Though Mclaughlin used his visual science education to enter the entertainment industry, he said that there are other uses for such skills beyond movies and video games. He said the skills could be applied to other purposes, such as forensics or climatology.

Though the most recognized use of a visualization sciences education is to enter the entertainment industry through work on movies or video games, McLaughlin said the skills could be applied to other purposes such as forensics. The the goal is to communicate.

"Our goal is to communicate through imagery," McLaughlin said. "The key issue that we tackle in each example is how to manipulate the technology and how to create and organize the visual experience to effectively communicate.

"Our students are both technical and visual problem solvers."

Students interested in entering the master's program can expect a focus on technology and creativity, which McLaughlin said the department tries not to separate. "Our students are wholly engaged" in left-brain and right-brain thinking.

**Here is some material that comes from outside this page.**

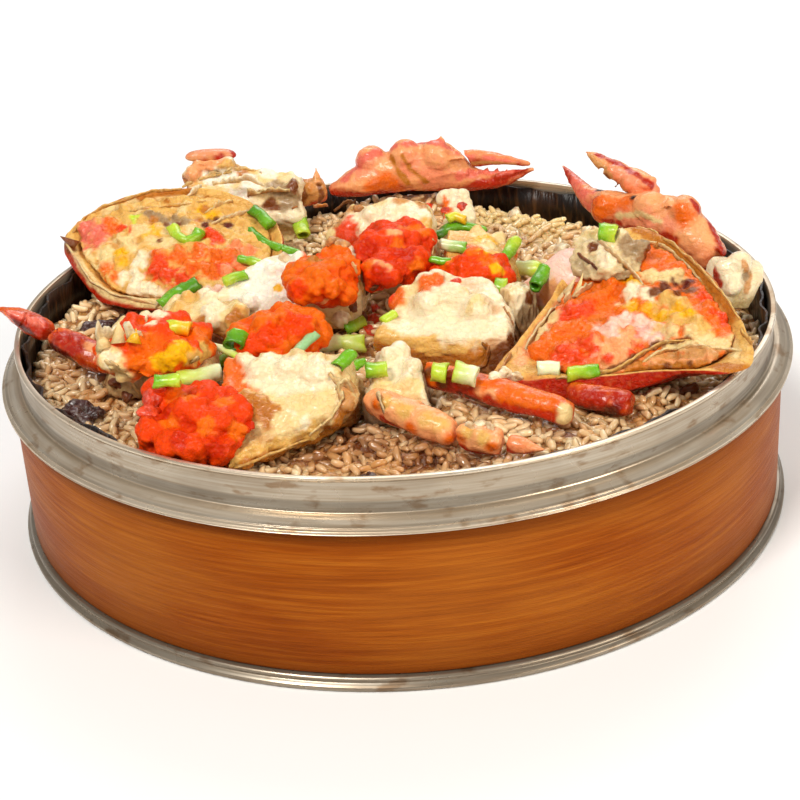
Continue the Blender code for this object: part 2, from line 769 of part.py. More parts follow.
def add_onions(green, others):
    """Chopped spring onion, dropped on whatever lies under each place.

    Each row is (x, y, length, radius, heading, tilt, bend, flatness)."""
    rows = [
        (-0.0721, 0.0490, 0.0120, 0.0030, 20, 0, 0.6, 0.7),
        (-0.0440, 0.0450, 0.0270, 0.0023, -35, -6, 0.25, 0.8),
        (-0.0480, 0.0335, 0.0120, 0.0028, -5, 0, 0.3, 0.7),
        (-0.0710, 0.0010, 0.0170, 0.0037, 40, 0, 0.2, 0.8),
        (-0.0508, -0.0480, 0.0080, 0.0038, 80, -15, 0.0, 1.0),
        (-0.0640, -0.0720, 0.0260, 0.0035, 3, 0, 0.05, 0.9),
        (-0.0265, -0.0430, 0.0170, 0.0038, 2, 0, 0.0, 0.9),
        (-0.0040, -0.0640, 0.0110, 0.0037, -20, 0, 0.2, 0.8),
        (0.0124, -0.0730, 0.0110, 0.0044, 40, 10, 0.1, 0.8),
        (0.0260, 0.0330, 0.0180, 0.0032, 5, 0, 0.35, 0.7),
        (0.0410, 0.0220, 0.0120, 0.0027, 60, 0, 0.2, 0.7),
        (0.0430, -0.0110, 0.0120, 0.0039, -5, 0, 0.0, 0.95),
        (0.0690, -0.0200, 0.0085, 0.0040, 10, 0, 0.0, 0.9),
        (0.0548, -0.0700, 0.0120, 0.0031, 5, 0, 0.2, 0.6),
    ]
    made = []
    for k, (x, y, length, radius, heading, tilt, bend, flat) in enumerate(rows):
        start = 0.052
        place = placed((x, y, RICE_LEVEL), heading, tilt)
        piece = add_onion(f"onion_{k + 1:02d}", green, place, length, radius, bend, flat)
        drop(piece, others + made, start)
        made.append(piece)
    return made


# The rice, fitted under everything that lies on it


def tree_of_all(objects):
    """One search tree over the meshes of many objects."""
    corners, faces = [], []
    for obj in objects:
        first = len(corners)
        corners += [v.co.copy() for v in obj.data.vertices]
        faces += [tuple(first + i for i in p.vertices) for p in obj.data.polygons]
    return BVHTree.FromPolygons(corners, faces)


def underside(tree, x, y, reach):
    """Height of the lowest thing over a place, felt at the place and in a ring round it."""
    lowest = math.inf
    for k in range(9 if reach else 1):
        angle = math.tau * k / 8
        off = reach if k < 8 else 0.0
        start = Vector((x + off * math.cos(angle), y + off * math.sin(angle), RICE_FLOOR_Z))
        hit = tree.ray_cast(start, Vector((0, 0, 1)))[0]
        if hit:
            lowest = min(lowest, hit.z)
    return lowest


def rice_points(tree, seed):
    """Places over the dish, a grain apart where the rice shows and further apart elsewhere.

    The first ones run round the edge."""
    rnd = random.Random(seed)
    points, cells = [], {}

    def crowded(spot, room):
        column, row = int(spot.x // SPARSE_SPACING), int(spot.y // SPARSE_SPACING)
        return any(
            (spot - other).length < room
            for i in range(column - 1, column + 2)
            for j in range(row - 1, row + 2)
            for other in cells.get((i, j), ())
        )

    def keep(spot):
        points.append(spot)
        cell = int(spot.x // SPARSE_SPACING), int(spot.y // SPARSE_SPACING)
        cells.setdefault(cell, []).append(spot)

    for k in range(TURN_STEPS):
        angle = math.tau * k / TURN_STEPS
        keep(Vector((math.cos(angle), math.sin(angle))) * RICE_RADIUS)
    for _ in range(RICE_TRIES):
        radius = (RICE_RADIUS - 0.0022) * math.sqrt(rnd.random())
        angle = math.tau * rnd.random()
        spot = Vector((radius * math.cos(angle), radius * math.sin(angle)))
        if crowded(spot, GRAIN_SPACING):
            continue
        hidden = underside(tree, spot.x, spot.y, 0.0) < RICE_LEVEL + COVER_HEIGHT
        if not hidden or not crowded(spot, SPARSE_SPACING):
            keep(spot)
    return points


def press_down(points, heights, faces, tree, passes=8, fineness=9):
    """Lowers the corners of any face that would run into what lies on the rice."""
    shares = [(i / fineness, j / fineness) for i in range(fineness + 1)
              for j in range(fineness + 1 - i)]
    for _ in range(passes):
        sinks = [0.0] * len(heights)
        for a, b, c in faces:
            for s, t in shares:
                u = 1.0 - s - t
                spot = points[a] * s + points[b] * t + points[c] * u
                height = heights[a] * s + heights[b] * t + heights[c] * u
                over = height - (underside(tree, spot.x, spot.y, 0.0) - 2 * GAP)
                if over > 0:
                    for i in (a, b, c):
                        sinks[i] = max(sinks[i], over)
        if not any(sinks):
            break
        for i, sink in enumerate(sinks):
            heights[i] -= sink


def add_rice(material, others, seed=5):
    """Rice out to the lining, with bumps of a grain's size."""
    tree = tree_of_all(others)
    points = rice_points(tree, seed)
    rnd = random.Random(seed)
    heights = []
    for k, spot in enumerate(points):
        share = min(1.0, spot.length / RICE_RADIUS)
        height = RICE_LEVEL + RICE_CROWN * (1 - share * share)
        height += 0.0015 * noise.noise(Vector((spot.x, spot.y, 0.0)) / 0.02)
        if k >= TURN_STEPS:
            height += rnd.choice((-GRAIN_BUMP, GRAIN_BUMP)) * rnd.uniform(0.5, 1.0)
        room = underside(tree, spot.x, spot.y, GRAIN_SPACING) - 3 * GAP
        heaped = underside(tree, spot.x, spot.y, 0.0) < height + RICE_HEAP
        heights.append(room if heaped else min(height, room))
    rim = list(range(TURN_STEPS))
    _, _, faces, _, _, _ = geometry.delaunay_2d_cdt(points, [], [rim], 1, 1e-6)
    press_down(points, heights, faces, tree)
    shape = bmesh.new()
    top = [shape.verts.new((p.x, p.y, z)) for p, z in zip(points, heights)]
    for face in faces:
        shape.faces.new([top[i] for i in face])
    low = [shape.verts.new((points[k].x, points[k].y, RICE_FLOOR_Z)) for k in rim]
    for k in rim:
        n = (k + 1) % TURN_STEPS
        shape.faces.new((top[n], top[k], low[k], low[n]))
    shape.faces.new(low)
    return object_from("rice", shape, material)


def main():
    steel = finish("steel", STEEL, 0.32, 1.0)
    wood = finish("wood", WOOD, 0.42)
    add_top_ring(steel)
    add_band(wood)
    add_foot_ring(steel)
    add_base(wood)
    add_leaf_lining(finish("leaf", LEAF, 0.35))

    red = finish("red_shell", RED_SHELL, 0.35)
    pale = finish("pale_shell", PALE_SHELL, 0.45)
    flesh = finish("flesh", FLESH, 0.4)
    roe = finish("roe", ROE, 0.35)
    gill = finish("gill", GILL, 0.5)

    left, right = left_bowl(), right_bowl()
    shells = [add_bowl("shell_left", red, left), add_bowl("shell_right", red, right)]
    fillings = [
        add_filling("filling_left", roe, left, 0.0020, seed=3),
        add_filling("filling_right", roe, right, 0.0025, seed=8),
    ]
    food = []
    groups = [
        shells,
        fillings,
        add_back_claw(red),
        add_right_claw(red),
        add_chunks(flesh),
        add_roe(roe),
        add_loose_pieces(flesh, gill, red, pale),
        add_legs(red),
        add_mushrooms(finish("mushroom", MUSHROOM, 0.4)),
    ]
    for piece in [piece for group in groups for piece in group]:
        settle(piece, food)
        food.append(piece)
    onions = add_onions(finish("onion", ONION, 0.35), food)
    add_rice(finish("rice", RICE, 0.4), food + onions)


clear_scene()
DISH = new_collection("crab_sticky_rice")
CUTTERS = new_collection("cutters")
main()
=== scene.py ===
"""Looks of the steamed crab on sticky rice in its round steamer basket.

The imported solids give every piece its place. Most pieces start from a copy of their solid, which
is refined, given relief and painted; rice grains, spring onion, membranes and teeth are added.
Metres, +Z up, the basket's foot on Z = 0. Front is -Y.
"""

import logging
import math
import random
from dataclasses import dataclass, field
from enum import Enum

import bmesh
import bpy
import numpy as np
from mathutils import Matrix, Vector, noise
from mathutils.bvhtree import BVHTree


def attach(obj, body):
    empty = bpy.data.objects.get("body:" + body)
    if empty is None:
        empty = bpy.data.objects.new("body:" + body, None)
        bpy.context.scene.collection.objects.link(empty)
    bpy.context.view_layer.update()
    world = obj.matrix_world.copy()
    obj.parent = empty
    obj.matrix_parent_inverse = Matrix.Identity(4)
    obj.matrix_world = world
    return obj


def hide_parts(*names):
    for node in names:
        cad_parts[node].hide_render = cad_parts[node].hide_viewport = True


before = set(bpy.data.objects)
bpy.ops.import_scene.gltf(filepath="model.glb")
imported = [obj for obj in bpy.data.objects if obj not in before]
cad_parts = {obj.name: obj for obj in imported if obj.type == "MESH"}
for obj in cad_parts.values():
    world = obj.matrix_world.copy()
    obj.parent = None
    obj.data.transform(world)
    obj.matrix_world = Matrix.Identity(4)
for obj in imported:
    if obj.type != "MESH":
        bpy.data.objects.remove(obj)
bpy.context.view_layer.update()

LOG = logging.getLogger("crab_rice")
MM = 0.001
MERGE = 0.00002
TINT = "tint"
SLOPE = math.radians(20)
STREAK_STEP = 2.2
TUBE_SIDES = 14
WANDER_SIZE = 4.0 * MM
FRAY_SIZE = 1.6 * MM
HOLLOW_RANGE = (-1.2, 0.4)
HOLLOW_SHADE = 0.45
UNDER_START = 0.35
UNDER_BLUR = 0.3
LOBE_REACH = 0.62
HOLDERS = {"rice", "leaf_lining", "top_ring", "wood_band", "foot_ring", "base_disc"}
Pixel = tuple[float, float]


# Colours


def linear(text: str) -> tuple[float, float, float]:
    """Turns a colour as a maker writes it into shader values.

    Args:
        text: Six hexadecimal digits, red, green and blue.

    Returns:
        The three linear values.
    """
    parts = [int(text[i:i + 2], 16) / 255 for i in (0, 2, 4)]
    return tuple(c / 12.92 if c < 0.04045 else ((c + 0.055) / 1.055) ** 2.4 for c in parts)


class Tint(Enum):
    """The colours that the food is painted with."""

    SNOW = "fff6e2"
    WHITE = "f8e6bf"
    CREAM = "f0d292"
    STRAW = "e6b45e"
    GOLD = "bf7420"
    BROWN = "7c4014"
    DARK = "2c1006"
    YELLOW = "f4b60c"
    ORANGE = "f06c0e"
    ROE = "ea4204"
    BLOOD = "cc2a02"
    PINK = "f8966e"
    BLUSH = "ffcdb8"
    ROSE = "e8705a"
    CORAL = "f28c56"
    PEACH = "f9ab70"
    RED = "b42204"
    MAROON = "5e1206"
    TAN = "cf9354"
    GREY = "a88a62"
    PALE = "ead09c"
    GRAIN = "cf9a60"
    RICE = "fbe0b2"
    SAUCE_AND_SHADE = "b8844a"
    LEAF_GREEN = "72b412"
    DEEP_GREEN = "4c8c0e"
    LIME = "c2dc38"
    MILK = "eef2c2"
    MIST = "9cca90"
    PLUM = "4a2a26"

    @classmethod
    def named(cls, name: str) -> "Tint":
        """The tint that a table names."""
        return cls[name.upper()]

    def rgb(self) -> np.ndarray:
        """The linear colour."""
        return np.array(linear(self.value), np.float32)


# Shader maths


class Socket:
    """A value in a shader, which can be used in sums as a number can."""

    def __init__(self, ink: "Ink", link: bpy.types.NodeSocket) -> None:
        """Keeps the link and the writer that made it."""
        self.ink = ink
        self.link = link

    def _maths(self, operation: str, first: object, second: object) -> "Socket":
        """Adds a Math node.

        Args:
            operation: The node's operation.
            first: A value or a number.
            second: A value or a number.

        Returns:
            The result.
        """
        return self.ink.node("Math", {"operation": operation}, {0: first, 1: second})

    def __add__(self, other: object) -> "Socket":
        """The sum."""
        return self._maths("ADD", self, other)

    __radd__ = __add__

    def __mul__(self, other: object) -> "Socket":
        """The product."""
        return self._maths("MULTIPLY", self, other)

    __rmul__ = __mul__

    def __sub__(self, other: object) -> "Socket":
        """The difference."""
        return self._maths("SUBTRACT", self, other)

    def __rsub__(self, other: object) -> "Socket":
        """The difference, the other way round."""
        return self._maths("SUBTRACT", other, self)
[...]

He said that if students feel weak in either area, then through study anything could be learned. What is needed to overcome that weakness is the willingness to try to embrace the other side of the brain, though he said he philosophically questions a student's decision to enter into a field that relies heavily on a skill set that the student may have developed a phobia of. On a more pragmatic note, students entering the program need a strong foundation in computer technology, math, design and creating artwork.

Just because a student hasn't pursued an engineering or an architecture bachelor's doesn't mean she or he can't perform well in the Viz Lab program. Students with backgrounds in anatomy, physiology, biology, zoology or history can significantly strengthen a movie team's product. McLaughlin said some of the best visual artists he knew in industry were political science and English majors.

"The best students in visualization are those who are constantly curious and not confined to a comfort zone of their existing knowledge," McLaughlin said. "Individuals with such a mindset come from all sorts of undergraduate experiences."

Though there are many things to learn in visualization sciences about how to maintain data accuracy, demonstrate motion and replicate camera work, McLaughlin said some of the most successful artists in the program are non-conformists.

"Visualizers who are non-conformists are individuals who can communicate an idea or an event in a way that creates a novel experience for the viewer," he said.

McLaughlin's summer agenda is consumed with developing a bachelor's program at A&M that would offer a preliminary to the master's program or a similar skill set, though he said it might be more than five years before such a curriculum was realized at A&M. He also has been interviewing and hiring faculty and overseeing general operations so the department can be fully functioning in the fall.

Though McLaughlin showed pleasure at returning to A&M to be Viz Lab's first department head, the work he's doing at the University seems a far cry from the glamorous work he did in Hollywood. "It depends on your perception of what glamour is. If you get a kick out of the rest of the world seeing what you worked on, then that's glamorous." Based on this, he's likely to find his contribution to A&M's history just as glamorous.